Over the last year, the phrase “Don’t Forget About Breonna Taylor” has been thrown around liberally both in online spaces and in mainstream news: Last June, the New York Times ran an article titled, “Why Aren’t We All Talking About Breonna Taylor?,” and the same mantra lights up Twitter every few months. The phrase is both critical and empty: Of course we should not forget Breonna Taylor, but it is not a coincidence that the people we are expected to forget — Breonna Taylor, Oluwatoyin Saalu, Tony McDade — are not straight, cisgender men.

In September, Breonna Taylor was on the cover of Oprah Magazine, the first time in 20 years that Oprah herself did not star on the cover. In the same month, Vanity Fair published an in-depth interview with Breonna’s mother, Tamika Palmer, that filled in much of the nuance of Breonna’s personhood that the internet had missed. “I think about how I had to tell Breonna how to make chili a hundred times, and she would still call me when she would go to the store,” Palmer said. “I would say, ‘Breonna, can you write this down, because I don’t understand why I got to tell you this all the time.’ And she would say, ‘I don’t need to write it down, I can just call my mama.’” In the same month, thousands took to the streets in Louisville to protest the grand jury’s decision to not charge most of the officers involved in Breonna’s death.

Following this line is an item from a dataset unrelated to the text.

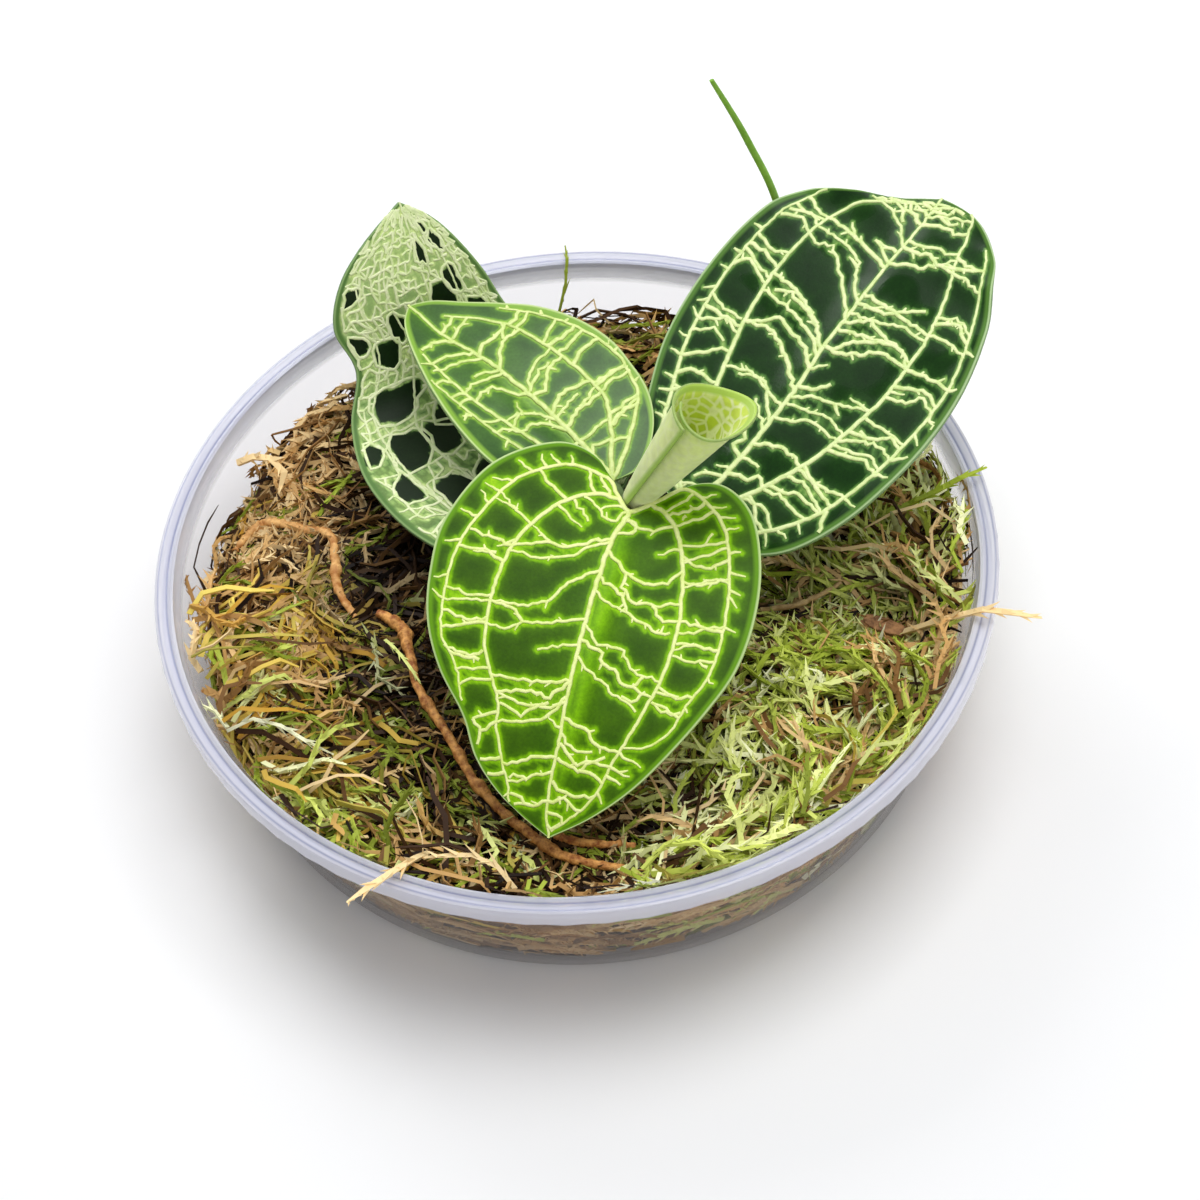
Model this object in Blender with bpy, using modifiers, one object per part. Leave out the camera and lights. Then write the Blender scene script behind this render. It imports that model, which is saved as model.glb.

The phrase “Justice for Breonna Taylor” moved from Twitter to picket signs, and was screamed in the faces of lawmakers and police officers.

A year after her death, we are stuck with a question: What would justice for Breonna Taylor actually look like? In June, Breonna’s Law was passed by the Louisville Metro Council, banning the use of no-knock warrants by LMPD, and in January, the LMPD announced that two officers involved would be fired from the force. While some activists see this as a start toward keeping Black people safer from police, many are dissatisfied with this measure, and see Breonna’s Law as a symbolic change, rather than an actual commitment to the protection of Black folks in Louisville. How many people — including Eric Garner — have died at the hands of police even after choke holds or no-knock warrants were technically banned? Real justice, for Breonna Taylor, and for Black people across America and the globe, is bigger than one law, one firing, or any measure that our current justice system is capable of delivering.

When we say “Don’t Forget Breonna Taylor,” what we are really saying is: Let’s build a world where Black people are not memories, where Black lives are valued, where Black folks feel safe. Making a semi-political meme, or other lukewarm online participation, does not honor or respect Breonna Taylor’s legacy. The fight to remember and honor Breonna Taylor requires fighting for things that have to happen offline, like stripping police departments of money and redistributing those resources to the community. It means not only firing the police officers who shot her, but radically restructuring the systems of public safety in this country so that all Black people can feel safe walking down the street, going to school, or, like Breonna Taylor, sleeping in their own homes.